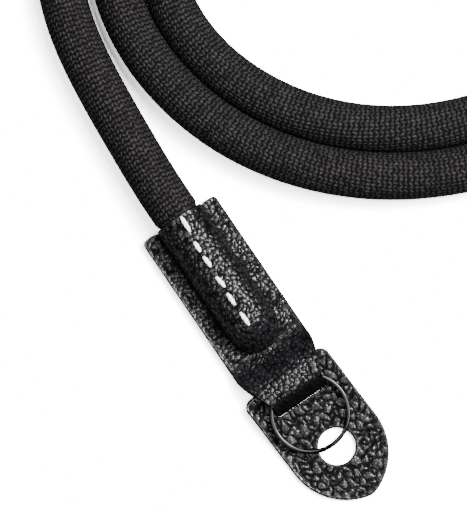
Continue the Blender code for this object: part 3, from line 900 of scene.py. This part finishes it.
def make_stitches(letter, finish):
    """Six stitches of thread along the dome: three strands twisted round each other, from hole to hole.

    A stitch's line lies 0.2 mm over the dome and dips by 0.7 mm times |2s - 1|^7 into its holes, s running
    from 0 to 1 along it. Its radius is the thread's times 1 - 0.72 |2s - 1|^2.6. Its outline has three round
    lobes that turn along it, and is 0.8 as high as wide.
    """
    around, lift, sink = 18, 0.00020, 0.0007
    points, quads, start = [], [], 0
    outer = SQUEEZED_RADIUS + POCKET_CLEARANCE + LEATHER
    for (x0, y0), (x1, y1) in STITCHES:
        s = np.linspace(0.0, 1.0, 34)[:, None]
        t = np.linspace(0.0, 2 * math.pi, around, endpoint=False)[None, :]
        x, y = x0 + (x1 - x0) * s, y0 + (y1 - y0) * s
        closing = np.sqrt(1 - np.clip((x - DOME_STRAIGHT) / DOME_CLOSING, 0.0, 1.0) ** 2)
        surface = FLANGE_MIDDLE + closing * (POCKET_HEIGHT - FLANGE_MIDDLE + np.sqrt(outer**2 - y**2))
        z = surface + lift - sink * np.abs(2 * s - 1) ** 7
        thick = STITCH_RADIUS * (1 - 0.72 * np.abs(2 * s - 1) ** 2.6)
        lobes = thick * (1 + 0.13 * np.cos(3 * t - 2 * math.pi * (x1 - x0) * s / STITCH_TWIST))
        way = np.array([x1 - x0, y1 - y0]) / math.hypot(x1 - x0, y1 - y0)
        px = x - way[1] * lobes * np.cos(t)
        py = y + way[0] * lobes * np.cos(t)
        pz = z + 0.8 * lobes * np.sin(t)
        rows = np.stack([px, py, pz], axis=-1)
        centre = np.stack([x, y, z], axis=-1)
        first, last = np.repeat(centre[:1], around, axis=1), np.repeat(centre[-1:], around, axis=1)
        rows = np.concatenate([first, rows, last])
        points.append(rows.reshape(-1, 3))
        quads.append(grid_quads(len(rows), around, True) + start)
        start += len(points[-1])
    points = placed(np.concatenate(points), letter)
    show("stitches_" + letter, points, np.concatenate(quads), finish, None)


# The lug guards


def arc(centre, radius, start, stop, count, last=False):
    """Points on an arc from one angle to another, without its last one unless asked for."""
    a = np.radians(np.linspace(start, stop, count, endpoint=last))
    return np.column_stack([centre[0] + radius * np.cos(a), centre[1] + radius * np.sin(a)])


def run_of(first, last, count):
    """Points on a straight line, without its last one."""
    share = np.linspace(0.0, 1.0, count, endpoint=False)[:, None]
    return np.array(first) * (1 - share) + np.array(last) * share


def guard_loops():
    """The guard's two regions, each an outer and an inner loop of as many points, real edges marked.

    A cut across the plate parts them: the upper region holds the slot, the lower one the round hole. The
    sides of the nose are arcs that leave the straight sides smoothly and meet the round tip.
    """
    w, r, tip, cut = GUARD_WIDTH / 2, GUARD_CORNER, GUARD_NOSE_ROUND, 0.0117
    long = GUARD_LENGTH - tip - GUARD_SIDE_LENGTH
    bow = (long**2 + w**2 - tip**2) / (2 * (w - tip))
    meet = math.degrees(math.atan2(bow - w, long))
    split = 120
    upper = np.vstack([
        run_of((cut, -w), (r, -w), 48), arc((r, r - w), r, 270, 180, 14),
        run_of((0, r - w), (0, w - r), 90), arc((r, w - r), r, 180, 90, 14),
        run_of((r, w), (cut, w), 48), run_of((cut, w), (cut, -w), split),
    ])
    c = SLOT_CORNER
    near, far, side = c, SLOT_LENGTH - c, SLOT_WIDTH / 2
    slot = np.vstack([
        run_of((far, -side), (near, -side), 48), arc((near, c - side), c, 270, 180, 14),
        run_of((0, c - side), (0, side - c), 90), arc((near, side - c), c, 180, 90, 14),
        run_of((near, side), (far, side), 48), arc((far, side - c), c, 90, 0, 14),
        run_of((far + c, side - c), (far + c, c - side), split - 28), arc((far, c - side), c, 0, -90, 14),
    ])
    back = math.radians(GUARD_TURN)
    x, y = slot[:, 0], slot[:, 1] - GUARD_SHIFT
    slot = np.column_stack([
        GUARD_BAR + x * math.cos(back) + y * math.sin(back), y * math.cos(back) - x * math.sin(back),
    ])
    lower = np.vstack([
        run_of((cut, -w), (cut, w), split), run_of((cut, w), (GUARD_SIDE_LENGTH, w), 36),
        arc((GUARD_SIDE_LENGTH, w - bow), bow, 90, meet, 66),
        arc((GUARD_LENGTH - tip, 0), tip, meet, -meet, 34),
        arc((GUARD_SIDE_LENGTH, bow - w), bow, -meet, -90, 66),
        run_of((GUARD_SIDE_LENGTH, -w), (cut, -w), 36),
    ])
    around = np.arctan2(lower[:, 1], lower[:, 0] - LUG_HOLE_PLACE)
    ring = LUG_HOLE / 2 * np.column_stack([np.cos(around), np.sin(around)])
    hole = ring + np.array([LUG_HOLE_PLACE, 0.0])
    upper_real = np.arange(len(upper)) < len(upper) - split
    lower_real = np.arange(len(lower)) >= split
    return [(upper, slot, upper_real), (lower, hole, lower_real)]


def rim_distance(places, loops):
    """How far each place lies from the nearest real edge, edges being chains of points."""
    nearest = np.full(len(places), 1.0)
    for chain in loops:
        for start in range(0, len(chain) - 1):
            a, b = chain[start], chain[start + 1]
            way = b - a
            share = np.clip(((places - a) @ way) / (way @ way), 0.0, 1.0)
            nearest = np.minimum(nearest, np.linalg.norm(places - a - share[:, None] * way, axis=1))
    return nearest


def make_guard(letter, finish):
    """The lug guard: a plate between its outline and its two holes, bent up over the tongue.

    Each region runs from its outer loop to its inner loop. The top and bottom faces drop to the edge on a
    quarter circle of the distance to the nearest edge, a plain wall joins them, and the bend lifts them all.
    The top sinks by the pebbles' depth times 1 - relief, less so near an edge. The pebbles are drawn on
    lengths squashed to 0.72, which makes them longer along the guard. The rim mark falls from 1 to 0 between
    0.16 and 0.36 mm from an edge.
    """
    plain_start, plain_run = 0.00022, 0.0009
    rim_start, rim_run = 0.00016, 0.0002
    steps = np.array([0.0, 0.00006, 0.00014, 0.00024, 0.00036, 0.0006])
    regions = guard_loops()
    real = [np.vstack([inner, inner[:1]]) for _, inner, _ in regions]
    for outer, _, kept in regions:
        after_last = (np.flatnonzero(kept)[-1] + 1) % len(outer)
        real.append(np.vstack([outer[kept], outer[after_last][None]]))
    all_points, all_quads, all_rims, all_crease_shades, start = [], [], [], [], 0
    for outer, inner, kept in regions:
        count = len(outer)
        length = np.linalg.norm(inner - outer, axis=1)
        mid = np.linspace(0.0, 1.0, 34)[1:-1, None]
        rows = np.vstack([
            np.repeat(steps[:, None], count, axis=1), steps[-1] + mid * (length - 2 * steps[-1]),
            length - np.repeat(steps[::-1, None], count, axis=1),
        ])
        share = (rows / length)[..., None]
        flat = outer[None] * (1 - share) + inner[None] * share
        away = rim_distance(flat.reshape(-1, 2), real).reshape(flat.shape[:2])
        drop = GUARD_EDGE * (1 - np.sqrt(1 - np.clip(1 - away / GUARD_EDGE, 0.0, 1.0) ** 2))
        lift = BAR_RAISE * (1 - eased((flat[..., 0] - GUARD_BAR) / GUARD_BEND))
        spots = np.dstack([GUARD_PEBBLE_SQUASH * flat[..., 0], flat[..., 1], np.zeros_like(away)])
        relief, crease = pebbles(spots, GUARD_PEBBLE, 11, GUARD_CREASE)
        plain = eased((away - plain_start) / plain_run)
        top = np.dstack([flat, lift + GUARD_THICKNESS - drop - GUARD_GRAIN_DEPTH * (1 - relief) * plain])
        bottom = np.dstack([flat, lift + drop])
        n = len(rows)
        size = n * count
        face = grid_quads(n, count, True)
        column = np.arange(count)
        after = (column + 1) % count
        wall = np.stack([column, after, size + after, size + column], axis=-1)[kept]
        last = (n - 1) * count
        well = last + np.stack([column, after, size + after, size + column], axis=-1)
        all_points += [top.reshape(-1, 3), bottom.reshape(-1, 3)]
        all_quads += [face + start, face[:, ::-1] + size + start, wall + start, well + start]
        all_rims += [away.ravel(), away.ravel()]
        # The top's crease mark: painted shade in the pebbles' creases, which also dulls the gloss there; none
        # below.
        all_crease_shades += [((1 - crease) * plain).ravel(), np.zeros(size)]
        start += 2 * size
    points = np.concatenate(all_points)
    turn = math.radians(GUARD_TURN)
    x, y = points[:, 0] - GUARD_BAR, points[:, 1]
    turned = np.column_stack([
        BAR_EDGE + x * math.cos(turn) - y * math.sin(turn),
        GUARD_SHIFT + x * math.sin(turn) + y * math.cos(turn),
        points[:, 2],
    ])
    rim = 1.0 - eased((np.concatenate(all_rims) - rim_start) / rim_run)
    marks = {"rim": rim, "flesh": np.zeros_like(rim), "crease": np.concatenate(all_crease_shades)}
    quads = np.concatenate(all_quads)
    show("guard_leather_" + letter, placed(turned, letter), quads, finish,
         "lug_guard_" + letter, marks=marks, sharp=60)


# The split rings


def make_ring(letter, finish):
    """The split ring: two turns of oval wire, one on the other, joined by a short step.

    The wire's section is an ellipse carried round two turns; its height changes on an eased step. Three rows
    at each end round it off.
    """
    step = math.radians(RING_STEP_HALF)
    angles = np.linspace(1.3 * step, 4 * math.pi - 1.3 * step, 300)
    share = eased((angles - (2 * math.pi - step)) / (2 * step))
    heights = (RING_COIL_HEIGHT + RING_COIL_GAP) * (share - 0.5)
    radius = (RING_DIAMETER - RING_WIRE_WIDTH) / 2
    t = np.linspace(0.0, 2 * math.pi, 20, endpoint=False)
    out = RING_WIRE_WIDTH / 2 * np.cos(t)
    up = RING_COIL_HEIGHT / 2 * np.sin(t)
    scale = np.concatenate([[0.0, 0.75, 0.93], np.ones(len(angles)), [0.93, 0.75, 0.0]])[:, None]
    close = np.array([0.0, 0.0, 0.00008]) / radius
    angles = np.concatenate([angles[0] - close[::-1], angles, angles[-1] + close])
    heights = np.concatenate([np.full(3, heights[0]), heights, np.full(3, heights[-1])])
    turned = (angles + math.radians(RING_STEP_ANGLE))[:, None]
    reach = radius + scale * out[None, :]
    level = heights[:, None] + scale * up[None, :]
    flat = np.stack([reach * np.cos(turned), reach * np.sin(turned), level], axis=-1)
    tilt = math.atan(RING_SLOPE)
    height = RING_HIGH_SEAT - RING_SLOPE * RING_PAST_BAR + RING_HEIGHT / 2
    x = RING_PLACE + flat[..., 0] * math.cos(tilt) + flat[..., 2] * math.sin(tilt)
    z = height - flat[..., 0] * math.sin(tilt) + flat[..., 2] * math.cos(tilt)
    points = np.stack([x, RING_SHIFT + flat[..., 1], z], axis=-1)
    quads = grid_quads(*points.shape[:2], True)
    show("ring_wire_" + letter, placed(points, letter), quads, finish, "split_ring_" + letter,
         sharp=50)


# The whole picture

make_camera()
make_light()
make_table(make_table_material())
make_rope(make_braid_material(braid_group()))
grain = pebble_group()
strap_leather = make_leather_material(
    "strap_leather", grain, cells=2100.0, depth=0.000045, shine=0.78, blur=0.30
)
guard_leather = make_leather_material(
    "guard_leather", grain, cells=1500.0, depth=0.000050, shine=0.55, blur=0.27
)
nickel = make_nickel_material()
thread = make_thread_material()
for letter in ENDS:
    make_leather_end(letter, strap_leather)
    make_stitches(letter, thread)
    make_guard(letter, guard_leather)
    make_ring(letter, nickel)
§ §
THE EXERCISE
Everything from the first line of the data through the line containing "hole to hole." should be echoed exactly. Add nothing.

REPLY
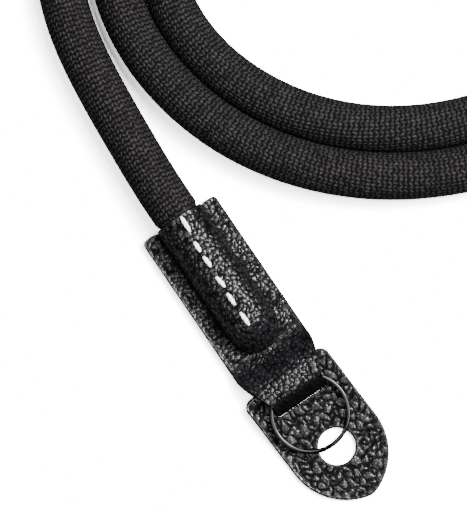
Continue the Blender code for this object: part 3, from line 900 of scene.py. This part finishes it.
def make_stitches(letter, finish):
    """Six stitches of thread along the dome: three strands twisted round each other, from hole to hole.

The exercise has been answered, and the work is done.